• Entries with model source code

========================================================================

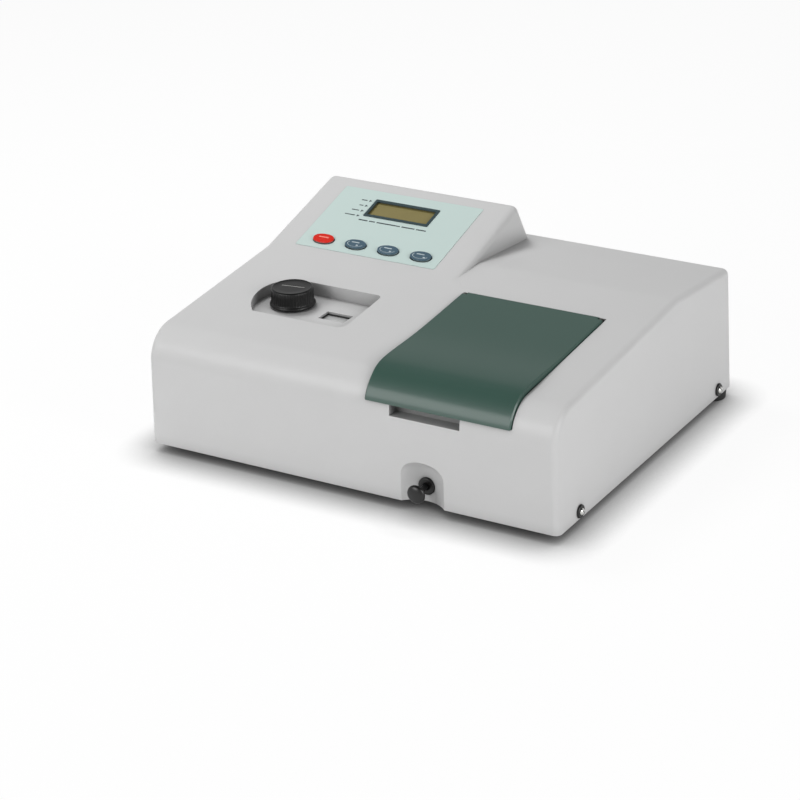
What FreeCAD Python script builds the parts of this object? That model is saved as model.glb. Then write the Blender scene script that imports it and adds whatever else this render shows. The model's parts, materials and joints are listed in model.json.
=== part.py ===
import FreeCAD
import Part
import math
import os
from FreeCAD import Vector, Placement, Rotation

# Bench spectrophotometer, modelled in millimetres.
# Working frame: x to the right, y to the back from the case's front bottom edge,
# z up from the case's bottom edge. The finished pieces are moved so that z = 0 is
# the bench and x = y = 0 is the middle of the footprint.

# Case outline
case_width = 472.0
case_middle = -1.0
case_depth = 397.0
front_corner_height = 122.0
top_slope = 4.95
knee_from_front = 266.0
top_fall = 5.2
side_draft = 1.5
front_draft = 0.45
back_draft = 0.95
front_round = 35.0
knee_round = 60.0
back_round = 8.0
side_round = 7.0
wall = 4.0

# Raised control housing at the left
hump_right_edge = 3.0
panel_from_front = 219.0
panel_slope = 15.65
ridge_from_front = 357.0
hump_back_lean = 28.0
hump_root = 12.0
hump_lead = 40.0
ridge_round = 9.0
hump_side_round = 8.0

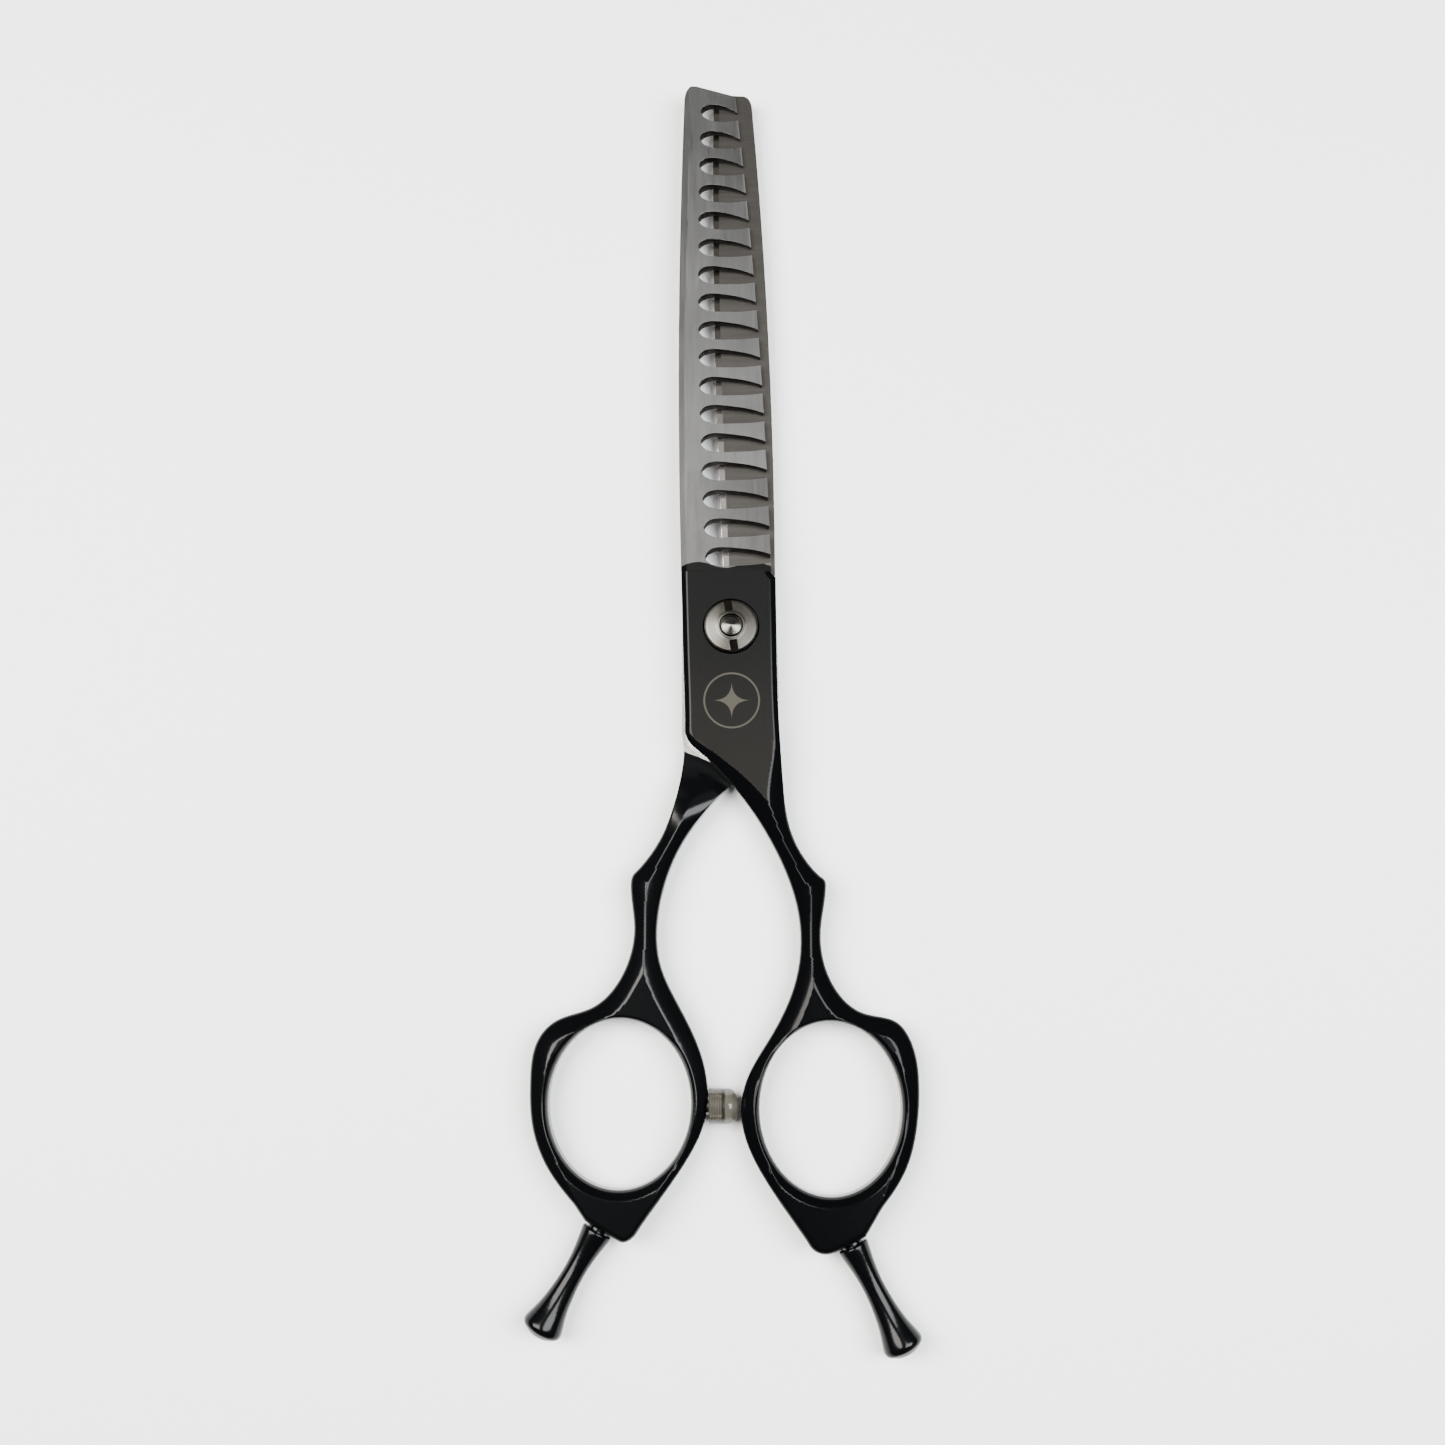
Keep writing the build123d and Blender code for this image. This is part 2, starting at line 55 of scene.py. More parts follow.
# ---------------------------------------------------------------- shader maths
class Value:
    """A socket of a material's node tree. Arithmetic on it adds maths nodes."""

    def __init__(self, tree, socket=None):
        self.tree = tree
        self.socket = socket

    def node(self, kind, inputs, output=0, **settings):
        """Adds any other node, its sockets fed by name or place; returns one of its outputs."""
        made = self.tree.nodes.new(kind)
        for name, value in settings.items():
            setattr(made, name, value)
        for key, value in inputs.items():
            if isinstance(value, Value):
                self.tree.links.new(value.socket, made.inputs[key])
            else:
                made.inputs[key].default_value = value
        return Value(self.tree, made.outputs[output])

    def maths(self, operation, *terms):
        return self.node("ShaderNodeMath", dict(enumerate(terms)), operation=operation)

    def __add__(self, other):
        return self.maths("ADD", self, other)

    def __sub__(self, other):
        return self.maths("SUBTRACT", self, other)

    def __rsub__(self, other):
        return self.maths("SUBTRACT", other, self)

    def __mul__(self, other):
        return self.maths("MULTIPLY", self, other)

    def __truediv__(self, other):
        return self.maths("DIVIDE", self, other)

    __radd__ = __add__
    __rmul__ = __mul__

    def size(self):
        return self.maths("ABSOLUTE", self)

    def root(self):
        return self.maths("SQRT", self)

    def step(self, low, high):
        """0 below low, 1 above high, smooth between."""
        return self.node(
            "ShaderNodeMapRange",
            {"Value": self, "From Min": low, "From Max": high},
            interpolation_type="SMOOTHSTEP",
        )

    def mix(self, first, second):
        """Colours first to second as this goes from 0 to 1."""
        inputs = {"Factor": self, 6: first, 7: second}
        return self.node("ShaderNodeMix", inputs, output=2, data_type="RGBA")

    def lerp(self, first, second):
        """Numbers first to second as this goes from 0 to 1."""
        return self * (second - first) + first


def larger(first, second):
    return first.maths("MAXIMUM", first, second)


def grey(brightness, warmth):
    """A colour near grey; warmth lifts red and lowers blue."""
    return (brightness * (1 + warmth), brightness, brightness * (1 - warmth), 1)


# the shader's sockets that hold one value all over a surface
SOCKETS = {
    "metallic": "Metallic",
    "ior": "IOR",
    "transmission_weight": "Transmission Weight",
    "specular": "Specular IOR Level",
}


class Surface:
    """A material under way: its place in millimetres, and its one Principled shader."""

    def __init__(self, name, **constants):
        self.material = bpy.data.materials.new(name)
        self.material.use_nodes = True
        self.tree = self.material.node_tree
        self.shader = self.tree.nodes["Principled BSDF"]
        for key, value in constants.items():
            self.shader.inputs[SOCKETS[key]].default_value = value
        start = Value(self.tree).node("ShaderNodeTexCoord", {}, output="Object")
        self.place = start.node("ShaderNodeVectorMath", {0: start, "Scale": 1 / MM}, operation="SCALE")
        split = self.place.node("ShaderNodeSeparateXYZ", {0: self.place}).socket.node
        self.x, self.y, self.z = (Value(self.tree, socket) for socket in split.outputs)

    def feed(self, name, value):
        """Links a value to one of the shader's sockets."""
        self.tree.links.new(value.socket, self.shader.inputs[name])

    def noise(self, scale, detail=2.0, stretch=(1, 1, 1)):
        """Noise from about -1 to 1, with `scale` lumps to a millimetre along each axis."""
        stretched = self.place.node(
            "ShaderNodeVectorMath", {0: self.place, 1: stretch}, operation="MULTIPLY"
        )
        cloud = self.place.node(
            "ShaderNodeTexNoise", {"Vector": stretched, "Scale": scale, "Detail": detail}
        )
        return cloud * 2 - 1

    def bump(self, height, depth):
        """Bump from a height of about -1 to 1, `depth` millimetres deep."""
        inputs = {"Height": height * (depth * MM), "Distance": 1.0, "Strength": 1.0}
        self.feed("Normal", height.node("ShaderNodeBump", inputs))

    def attribute(self, name):
        """A number that the mesh holds at each point or face."""
        return self.place.node("ShaderNodeAttribute", {}, output=2, attribute_name=name)

    def radius(self, centre):
        """Distance from an upright axis through centre."""
        across = self.x - centre[0]
        along = self.y - centre[1]
        return (across * across + along * along).root()


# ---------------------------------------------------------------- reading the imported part
def level(node, top):
    """A CAD node's highest level, or its lowest."""
    low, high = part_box(node)
    return (high if top else low)[2] / MM


def middle(node, axis):
    """Middle of a CAD node's box along one axis."""
    return sum(corner[axis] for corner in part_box(node)) / 2 / MM


back_under = level("cutting_blade", False)
ride_level = level("cutting_blade", True)
front_under = level("toothed_blade", False)
front_top = level("front_handle", True)
ring_under = level("front_handle", False)
split_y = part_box("toothed_blade")[0][1] / MM      # where blades and handles are parted


def cad_mesh(node):
    """A CAD node's vertices in millimetres, and its triangles."""
    mesh = frame["nodes"][node].data
    places = np.empty(len(mesh.vertices) * 3)
    mesh.vertices.foreach_get("co", places)
    mesh.calc_loop_triangles()
    triangles = np.empty(len(mesh.loop_triangles) * 3, dtype=np.int32)
    mesh.loop_triangles.foreach_get("vertices", triangles)
    return places.reshape(-1, 3) / MM, triangles.reshape(-1, 3)


def section(node, height):
    """Closed loops where a level plane cuts a CAD node, as arrays of (x, y)."""
    return slices(*cad_mesh(node), height)


def slices(places, triangles, height):
    """Closed loops where the plane at one value of the third coordinate cuts the triangles."""
    follow = {}
    for corners in np.round(places, 4)[triangles]:
        ends = []
        for one, two in ((0, 1), (1, 2), (2, 0)):
            a, b = corners[one], corners[two]
            if (a[2] > height) != (b[2] > height):
                low, high = (a, b) if a[2] < b[2] else (b, a)
                share = (height - low[2]) / (high[2] - low[2])
                ends.append(tuple(np.round(low + share * (high - low), 4)[:2]))
        if len(ends) == 2 and ends[0] != ends[1]:
            follow.setdefault(ends[0], []).append(ends[1])
            follow.setdefault(ends[1], []).append(ends[0])
    loops = []
    while follow:
        start = min(follow)
        loop, last, here = [start], None, start
        while True:
            ways = [p for p in follow[here] if p != last and p not in loop[1:]]
            if not ways or (ways[0] == start and len(loop) > 2):
                break
            last, here = here, ways[0]
            if here == start:
                break
            loop.append(here)
        for point in loop:
            follow.pop(point, None)
        if len(loop) > 3:
            loops.append(np.array(loop))
    return loops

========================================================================

• Work to do
Only the lines from the one bearing "the imported part" through the one bearing "return slices(*cad_mesh(node), height)" should be repeated, exactly as given.

• Result for this task
# ---------------------------------------------------------------- reading the imported part
def level(node, top):
    """A CAD node's highest level, or its lowest."""
    low, high = part_box(node)
    return (high if top else low)[2] / MM


def middle(node, axis):
    """Middle of a CAD node's box along one axis."""
    return sum(corner[axis] for corner in part_box(node)) / 2 / MM


back_under = level("cutting_blade", False)
ride_level = level("cutting_blade", True)
front_under = level("toothed_blade", False)
front_top = level("front_handle", True)
ring_under = level("front_handle", False)
split_y = part_box("toothed_blade")[0][1] / MM      # where blades and handles are parted


def cad_mesh(node):
    """A CAD node's vertices in millimetres, and its triangles."""
    mesh = frame["nodes"][node].data
    places = np.empty(len(mesh.vertices) * 3)
    mesh.vertices.foreach_get("co", places)
    mesh.calc_loop_triangles()
    triangles = np.empty(len(mesh.loop_triangles) * 3, dtype=np.int32)
    mesh.loop_triangles.foreach_get("vertices", triangles)
    return places.reshape(-1, 3) / MM, triangles.reshape(-1, 3)


def section(node, height):
    """Closed loops where a level plane cuts a CAD node, as arrays of (x, y)."""
    return slices(*cad_mesh(node), height)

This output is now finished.